▶ What you will do: Give back the exact lines spanning from the line with "Keep writing the" to the line with "return math.hypot(point.x, point.y)", with both of those lines included and no others.

▶ Information shown:
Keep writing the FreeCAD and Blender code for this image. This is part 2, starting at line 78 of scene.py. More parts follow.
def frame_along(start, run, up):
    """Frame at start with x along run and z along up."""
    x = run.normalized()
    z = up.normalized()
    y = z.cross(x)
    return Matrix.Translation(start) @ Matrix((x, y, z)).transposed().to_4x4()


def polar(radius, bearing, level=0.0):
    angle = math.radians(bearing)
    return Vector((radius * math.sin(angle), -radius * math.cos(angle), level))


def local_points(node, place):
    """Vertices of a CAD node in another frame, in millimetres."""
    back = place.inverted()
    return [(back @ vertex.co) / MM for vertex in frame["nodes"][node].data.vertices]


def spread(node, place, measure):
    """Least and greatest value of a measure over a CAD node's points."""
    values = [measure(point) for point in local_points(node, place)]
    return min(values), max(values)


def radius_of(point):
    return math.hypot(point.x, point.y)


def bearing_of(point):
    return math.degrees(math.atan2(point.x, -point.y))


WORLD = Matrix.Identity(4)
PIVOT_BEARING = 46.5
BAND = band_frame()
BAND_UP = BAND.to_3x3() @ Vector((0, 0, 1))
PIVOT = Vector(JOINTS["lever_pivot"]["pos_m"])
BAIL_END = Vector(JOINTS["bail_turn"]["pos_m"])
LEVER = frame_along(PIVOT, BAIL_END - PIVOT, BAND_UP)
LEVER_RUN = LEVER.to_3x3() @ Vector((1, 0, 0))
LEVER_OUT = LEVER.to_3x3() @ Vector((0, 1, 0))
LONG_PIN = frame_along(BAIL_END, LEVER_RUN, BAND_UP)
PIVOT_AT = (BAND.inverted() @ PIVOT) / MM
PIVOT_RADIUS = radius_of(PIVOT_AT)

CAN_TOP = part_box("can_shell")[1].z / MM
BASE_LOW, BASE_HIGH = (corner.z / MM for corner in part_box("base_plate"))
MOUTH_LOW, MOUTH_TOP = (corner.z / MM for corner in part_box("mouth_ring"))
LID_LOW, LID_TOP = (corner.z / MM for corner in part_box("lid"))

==

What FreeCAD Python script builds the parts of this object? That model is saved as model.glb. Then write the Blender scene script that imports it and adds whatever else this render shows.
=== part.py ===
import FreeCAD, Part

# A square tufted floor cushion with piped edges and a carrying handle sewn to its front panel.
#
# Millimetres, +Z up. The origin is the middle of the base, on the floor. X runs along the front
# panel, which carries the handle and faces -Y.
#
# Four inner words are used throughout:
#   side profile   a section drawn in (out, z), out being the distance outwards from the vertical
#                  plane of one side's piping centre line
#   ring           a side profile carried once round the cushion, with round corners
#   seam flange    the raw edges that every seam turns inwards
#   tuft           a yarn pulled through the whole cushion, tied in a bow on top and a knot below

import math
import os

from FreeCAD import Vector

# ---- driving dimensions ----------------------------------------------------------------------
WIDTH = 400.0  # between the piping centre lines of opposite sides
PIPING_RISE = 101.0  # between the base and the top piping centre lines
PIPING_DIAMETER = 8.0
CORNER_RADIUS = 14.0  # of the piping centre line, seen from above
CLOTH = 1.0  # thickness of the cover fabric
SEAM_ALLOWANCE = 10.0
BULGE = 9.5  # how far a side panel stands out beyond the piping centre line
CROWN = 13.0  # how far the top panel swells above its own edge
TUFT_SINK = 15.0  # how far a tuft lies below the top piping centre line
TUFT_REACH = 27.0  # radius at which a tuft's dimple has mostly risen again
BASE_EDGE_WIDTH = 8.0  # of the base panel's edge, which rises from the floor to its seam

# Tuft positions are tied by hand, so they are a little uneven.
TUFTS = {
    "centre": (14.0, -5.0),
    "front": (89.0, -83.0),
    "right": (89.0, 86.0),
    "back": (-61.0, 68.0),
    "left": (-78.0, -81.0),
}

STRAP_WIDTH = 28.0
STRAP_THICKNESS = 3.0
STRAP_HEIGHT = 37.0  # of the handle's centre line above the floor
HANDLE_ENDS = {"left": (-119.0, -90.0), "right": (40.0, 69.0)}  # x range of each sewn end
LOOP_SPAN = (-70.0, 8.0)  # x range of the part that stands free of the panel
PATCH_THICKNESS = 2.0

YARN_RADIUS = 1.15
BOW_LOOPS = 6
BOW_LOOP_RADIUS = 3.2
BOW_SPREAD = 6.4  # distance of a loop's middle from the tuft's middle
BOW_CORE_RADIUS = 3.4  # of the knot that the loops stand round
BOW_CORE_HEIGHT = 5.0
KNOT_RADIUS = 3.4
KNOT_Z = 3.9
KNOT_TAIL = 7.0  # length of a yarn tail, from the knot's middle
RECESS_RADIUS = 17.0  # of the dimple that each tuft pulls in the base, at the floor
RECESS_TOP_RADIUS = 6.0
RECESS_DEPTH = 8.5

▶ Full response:
Keep writing the FreeCAD and Blender code for this image. This is part 2, starting at line 78 of scene.py. More parts follow.
def frame_along(start, run, up):
    """Frame at start with x along run and z along up."""
    x = run.normalized()
    z = up.normalized()
    y = z.cross(x)
    return Matrix.Translation(start) @ Matrix((x, y, z)).transposed().to_4x4()


def polar(radius, bearing, level=0.0):
    angle = math.radians(bearing)
    return Vector((radius * math.sin(angle), -radius * math.cos(angle), level))


def local_points(node, place):
    """Vertices of a CAD node in another frame, in millimetres."""
    back = place.inverted()
    return [(back @ vertex.co) / MM for vertex in frame["nodes"][node].data.vertices]


def spread(node, place, measure):
    """Least and greatest value of a measure over a CAD node's points."""
    values = [measure(point) for point in local_points(node, place)]
    return min(values), max(values)


def radius_of(point):
    return math.hypot(point.x, point.y)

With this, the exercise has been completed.